In this example, we start by subclassing nn.Module and adding the forward pass to define the Elman RNN model. Then, we make a copy of the model with the size of the input, the size of the hidden, the number of layers, and the output classes we want. Next, we define the loss function and optimisation algorithm and train the network using a loop over the number of epochs.

Conclusion

Elman recurrent neural networks (RNNs) are a type of neural network specifically designed to handle sequential data. They are called Elman RNNs because J. Elman first introduced them in 1990.

The main idea behind Elman RNNs is to add a hidden layer that feeds back its outputs as inputs at the next time step.

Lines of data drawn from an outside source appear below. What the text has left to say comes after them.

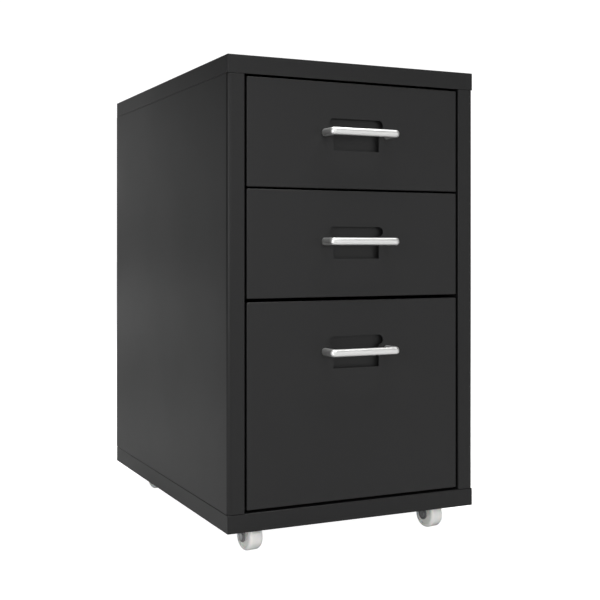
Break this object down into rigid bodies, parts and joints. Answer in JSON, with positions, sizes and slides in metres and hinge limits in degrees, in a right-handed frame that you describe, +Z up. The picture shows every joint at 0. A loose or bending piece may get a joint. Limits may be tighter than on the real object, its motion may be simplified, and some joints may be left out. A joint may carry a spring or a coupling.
{
  "type": "rolling pedestal cabinet",
  "caption": "Rolling pedestal cabinet of folded sheet steel: sliding drawers with bow handles and label windows, on swivel casters.",
  "frame": {"origin": "on the floor, below the middle of the bounding box", "axes": "+Z up, drawers face and open towards -Y, X is the width"},
  "size_m": [0.28, 0.416, 0.4842],
  "materials": {
    "carcass_paint": "fine powder coat, satin",
    "drawer_paint": "fine powder coat, satin",
    "handle_metal": "satin",
    "fastener_zinc": "zinc plated",
    "fork_paint": "satin",
    "wheel_plastic": "satin",
    "glide_nylon": "satin",
    "bumper_rubber": "matt"
  },
  "bodies": {
    "cabinet": {"top_panel": "carcass_paint", "base_panel": "carcass_paint", "left_side_panel": "carcass_paint", "right_side_panel": "carcass_paint", "back_panel": "carcass_paint", "front_base_brace": "carcass_paint", "rear_base_brace": "carcass_paint", "lower_left_runner": "fastener_zinc", "lower_right_runner": "fastener_zinc", "lower_runner_glides": "glide_nylon", "middle_left_runner": "fastener_zinc", "middle_right_runner": "fastener_zinc", "middle_runner_glides": "glide_nylon", "upper_left_runner": "fastener_zinc", "upper_right_runner": "fastener_zinc", "upper_runner_glides": "glide_nylon", "drawer_bumpers": "bumper_rubber", "front_left_caster_plate": "fastener_zinc", "front_left_kingpin": "fastener_zinc", "front_right_caster_plate": "fastener_zinc", "front_right_kingpin": "fastener_zinc", "rear_left_caster_plate": "fastener_zinc", "rear_left_kingpin": "fastener_zinc", "rear_right_caster_plate": "fastener_zinc", "rear_right_kingpin": "fastener_zinc", "caster_screws": "fastener_zinc", "base_rivets": "fastener_zinc", "back_panel_screws": "fastener_zinc", "runner_rivets": "fastener_zinc"},
    "lower_drawer": {"lower_front": "drawer_paint", "lower_tub": "drawer_paint", "lower_handle": "handle_metal", "lower_handle_screws": "fastener_zinc", "lower_tub_glides": "glide_nylon"},
    "middle_drawer": {"middle_front": "drawer_paint", "middle_tub": "drawer_paint", "middle_handle": "handle_metal", "middle_handle_screws": "fastener_zinc", "middle_tub_glides": "glide_nylon"},
    "upper_drawer": {"upper_front": "drawer_paint", "upper_tub": "drawer_paint", "upper_handle": "handle_metal", "upper_handle_screws": "fastener_zinc", "upper_tub_glides": "glide_nylon"},
    "front_left_swivel": {"front_left_fork": "fork_paint", "front_left_axle": "fastener_zinc"},
    "front_left_roller": {"front_left_wheel": "wheel_plastic"},
    "front_right_swivel": {"front_right_fork": "fork_paint", "front_right_axle": "fastener_zinc"},
    "front_right_roller": {"front_right_wheel": "wheel_plastic"},
    "rear_left_swivel": {"rear_left_fork": "fork_paint", "rear_left_axle": "fastener_zinc"},
    "rear_left_roller": {"rear_left_wheel": "wheel_plastic"},
    "rear_right_swivel": {"rear_right_fork": "fork_paint", "rear_right_axle": "fastener_zinc"},
    "rear_right_roller": {"rear_right_wheel": "wheel_plastic"}
  },
  "joints": [
    {"name": "lower_drawer_slide", "type": "slide", "parent": "cabinet", "child": "lower_drawer", "axis": [0, -1, 0], "range_m": [0, 0.28]},
    {"name": "middle_drawer_slide", "type": "slide", "parent": "cabinet", "child": "middle_drawer", "axis": [0, -1, 0], "range_m": [0, 0.28]},
    {"name": "upper_drawer_slide", "type": "slide", "parent": "cabinet", "child": "upper_drawer", "axis": [0, -1, 0], "range_m": [0, 0.28]},
    {"name": "front_left_swivel_turn", "type": "hinge", "parent": "cabinet", "child": "front_left_swivel", "pos_m": [-0.1106, -0.1508, 0.0364], "axis": [0, 0, 1], "continuous": true},
    {"name": "front_left_wheel_roll", "type": "hinge", "parent": "front_left_swivel", "child": "front_left_roller", "pos_m": [-0.10841, -0.16463, 0.0142], "axis": [0.9877, 0.1564, 0], "continuous": true},
    {"name": "front_right_swivel_turn", "type": "hinge", "parent": "cabinet", "child": "front_right_swivel", "pos_m": [0.0971, -0.1508, 0.0364], "axis": [0, 0, 1], "continuous": true},
    {"name": "front_right_wheel_roll", "type": "hinge", "parent": "front_right_swivel", "child": "front_right_roller", "pos_m": [0.09929, -0.16463, 0.0142], "axis": [0.9877, 0.1564, 0], "continuous": true},
    {"name": "rear_left_swivel_turn", "type": "hinge", "parent": "cabinet", "child": "rear_left_swivel", "pos_m": [-0.1106, 0.1482, 0.0364], "axis": [0, 0, 1], "continuous": true},
    {"name": "rear_left_wheel_roll", "type": "hinge", "parent": "rear_left_swivel", "child": "rear_left_roller", "pos_m": [-0.10841, 0.13437, 0.0142], "axis": [0.9877, 0.1564, 0], "continuous": true},
    {"name": "rear_right_swivel_turn", "type": "hinge", "parent": "cabinet", "child": "rear_right_swivel", "pos_m": [0.0971, 0.1482, 0.0364], "axis": [0, 0, 1], "continuous": true},
    {"name": "rear_right_wheel_roll", "type": "hinge", "parent": "rear_right_swivel", "child": "rear_right_roller", "pos_m": [0.09929, 0.13437, 0.0142], "axis": [0.9877, 0.1564, 0], "continuous": true}
  ]
}
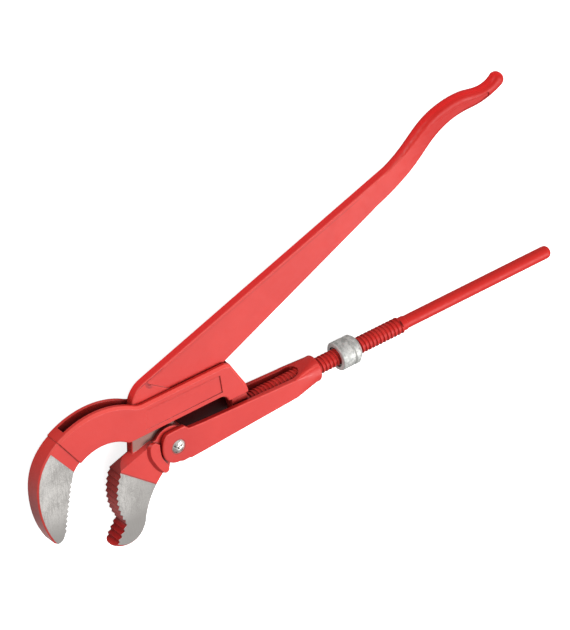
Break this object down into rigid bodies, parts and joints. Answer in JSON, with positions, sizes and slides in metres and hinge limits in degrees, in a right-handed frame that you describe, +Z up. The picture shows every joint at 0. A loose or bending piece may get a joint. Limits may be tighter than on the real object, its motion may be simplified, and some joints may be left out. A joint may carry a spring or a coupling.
{
  "type": "pipe wrench",
  "caption": "Corner pipe wrench with S-shaped toothed jaws: a hook jaw with a threaded spindle, a pivoting handle jaw, a forked frame and an adjusting nut.",
  "frame": {"origin": "bottom centre of the whole wrench lying flat, halfway along both sides of its outline", "axes": "+X along the spindle from the hook jaw to the tail, +Y towards the side of the long handle, +Z up, normal to the flat of the wrench"},
  "size_m": [0.5338, 0.279, 0.031],
  "materials": {
    "red_paint": "satin",
    "bright_steel": "polished",
    "zinc_plate": "satin"
  },
  "bodies": {
    "hook": {"hook_jaw": "red_paint"},
    "frame": {"frame": "red_paint", "pivot_rivet": "bright_steel"},
    "handle": {"handle": "red_paint"},
    "nut": {"adjusting_nut": "zinc_plate"}
  },
  "joints": [
    {"name": "frame_slide", "type": "slide", "parent": "hook", "child": "frame", "axis": [1, 0, 0], "range_m": [-0.043, 0.001]},
    {"name": "handle_pivot", "type": "hinge", "parent": "frame", "child": "handle", "pos_m": [-0.1271, -0.06092, 0.0155], "axis": [0, 0, 1], "range_deg": [-1.2, 10]},
    {"name": "nut_spin", "type": "hinge", "parent": "frame", "child": "nut", "pos_m": [0.0529, -0.06092, 0.0155], "axis": [1, 0, 0], "range_deg": [-4129, 97]}
  ],
  "couplings": [
    {"joint": "nut_spin", "follows": "frame_slide", "rad_per_m": 1675.5}
  ]
}
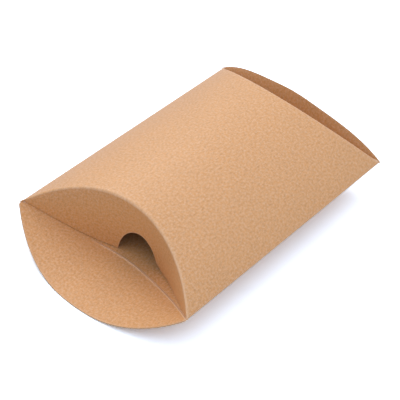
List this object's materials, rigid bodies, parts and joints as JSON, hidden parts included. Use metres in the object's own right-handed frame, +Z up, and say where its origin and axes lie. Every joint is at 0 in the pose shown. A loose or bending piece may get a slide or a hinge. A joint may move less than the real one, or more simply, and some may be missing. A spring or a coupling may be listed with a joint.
{
  "type": "pillow gift box",
  "caption": "Folded kraft board pillow box with curved creases, lens-shaped end flaps, a thumb notch and one end open.",
  "frame": {"origin": "centre of the flat strip under the bottom panel, on the surface the box stands on", "axes": "+X runs along the box from the open front end to the back end, +Y points to the side crease with the glue tab, +Z points up"},
  "size_m": [0.1277, 0.08, 0.0298],
  "materials": {
    "kraft_board": "matte"
  },
  "bodies": {
    "sleeve": {"box_sleeve": "kraft_board"},
    "front_lower": {"front_lower_flap": "kraft_board"},
    "front_upper": {"front_upper_flap": "kraft_board"},
    "back_lower": {"back_lower_flap": "kraft_board"}
  },
  "joints": [
    {"name": "front_lower_crease", "type": "hinge", "parent": "sleeve", "child": "front_lower", "pos_m": [-0.042, 0, 0], "axis": [0, 1, 0], "range_deg": [0, 82], "deforming": ["front_lower_flap"]},
    {"name": "front_upper_crease", "type": "hinge", "parent": "sleeve", "child": "front_upper", "pos_m": [-0.042, 0, 0.0298], "axis": [0, 1, 0], "range_deg": [0, 95], "deforming": ["front_upper_flap"]},
    {"name": "back_lower_crease", "type": "hinge", "parent": "sleeve", "child": "back_lower", "pos_m": [0.042, 0, 0], "axis": [0, -1, 0], "range_deg": [-72, 10], "deforming": ["back_lower_flap"]}
  ]
}
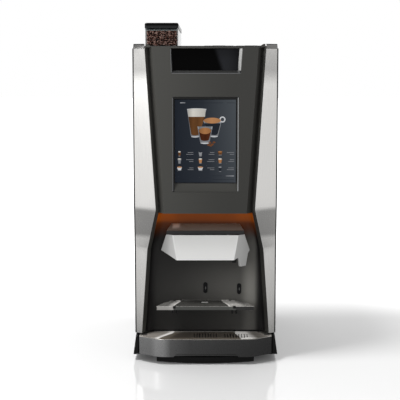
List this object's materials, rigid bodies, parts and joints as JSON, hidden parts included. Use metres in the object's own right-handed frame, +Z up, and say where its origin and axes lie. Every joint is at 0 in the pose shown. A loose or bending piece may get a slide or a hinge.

This allows the network to maintain a hidden state that summarises the information from previous time steps, which can be used to predict the current time step.

Elman RNNs can be used for many things, like processing natural language (NLP), predicting time series, recognising speech, making music, and recognising patterns.

PyTorch is a popular open-source machine learning library for Python that can be used to implement them by creating a custom subclass of nn.Module and running the forward pass.

Overall, Elman RNNs are a useful tool for working with sequential data and a foundation for more advanced recurrent neural networks like long short-term memory (LSTM) networks and gated recurrent unit (GRU) networks.